Année politique Suisse 1992 : Economie / Agriculture / Politique agricole
Le Conseil fédéral a présenté son message sur la modification de la loi sur l'agriculture visant à introduire des paiements directs. Cette réforme est l'aboutissement de plusieurs années de débats sur le problème du revenu paysan et des prix des produits agricoles. S'inspirant de nombreuses interventions parlementaires, du rapport de la commission Popp, et se plaçant dans la philosophie du 7e rapport sur l'agriculture, le gouvernement, après une procédure de consultation encourageante, a proposé au parlement des nouveaux articles 31a et 31b de la loi sur l'agriculture, qui prévoient l'introduction de paiements compensatoires selon deux modes.

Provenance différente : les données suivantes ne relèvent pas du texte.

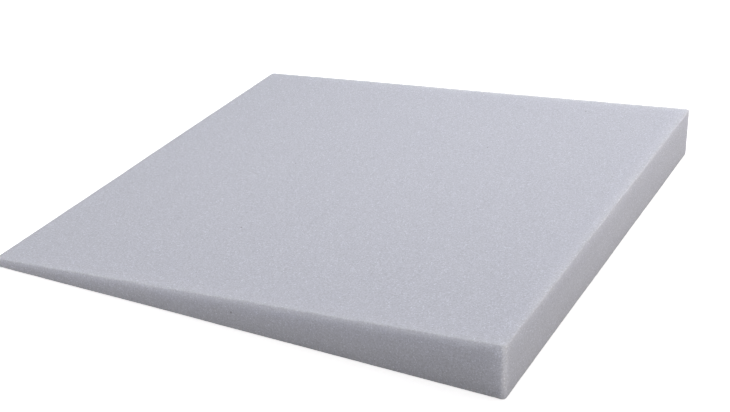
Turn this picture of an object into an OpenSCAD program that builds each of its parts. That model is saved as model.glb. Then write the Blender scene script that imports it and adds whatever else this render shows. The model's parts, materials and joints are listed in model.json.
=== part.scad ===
// Tapered acoustic foam panel: one square piece of soft open-cell foam, cut
// flat on every side and sliced on a slant, so that it runs from a thick edge
// down to a thin one. It lies on its large flat face.
//
// X runs along the taper, from the thin edge to the thick one, Y across the
// panel, and Z up. The origin is the middle of the base, on the surface that
// the panel lies on.

/* [Panel] */
// Length along the taper, from the thin edge to the thick edge
panel_length = 600; // [200:10:1200]
// Width across the taper
panel_width = 600; // [200:10:1200]
// Height of the thick edge, up to the line of the slanted face
thick_edge = 60; // [24:1:150]
// Height of the thin edge, up to the line of the slanted face
thin_edge = 10; // [6:0.5:20]

/* [Cut] */
// Radius that the four upright corners are worn to, seen from above
corner_round = 5; // [3:0.5:8]
// Radius that the knife-cut edges of the two large faces relax to
edge_round = 1.5; // [0.5:0.25:2.75]

/* [Hidden] */
foam_grey = [0.74, 0.75, 0.79];

// The slant of the upper face, as a rise per length
taper = (thick_edge - thin_edge) / panel_length;
function slant_height(x) = thin_edge + (x + panel_length / 2) * taper;

// Centres of the upright corners
corner_x = panel_length / 2 - corner_round;
corner_y = panel_width / 2 - corner_round;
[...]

Le premier est composé de paiements directs complémentaires de caractère général et non liés à la production. Ceux-ci sont destinés à compenser une politique des prix qui sera à l'avenir plus respectueuse des règles du marché et à rémunérer des prestations d'intérêt public. Ils devront, en outre, encourager l'agriculture de type familial, la protection de l'environnement et la collaboration entre les exploitations. Le montant des paiements directs dépendra d'une série de critères dont, notamment, le type de l'exploitation et sa surface. Le second concerne des paiements directs destinés à soutenir des formes d'exploitation respectueuses de l'environnement. Ceux-ci seront versés sur une base contractuelle et les critères d'octroi devraient être un emploi moindre d'engrais ou de produits de traitement, une attention particulière vouée aux animaux et le respect des mécanismes naturels et des équilibres écologiques.
Les besoins en paiements directs devraient atteindre un montant situé entre 200 et 300 millions de francs par année. Cette somme pourra être partiellement compensée par une baisse des prix à la consommation et un accroissement de certaines recettes. Le surplus de dépenses pour la Confédération devrait se monter à 100 millions de francs.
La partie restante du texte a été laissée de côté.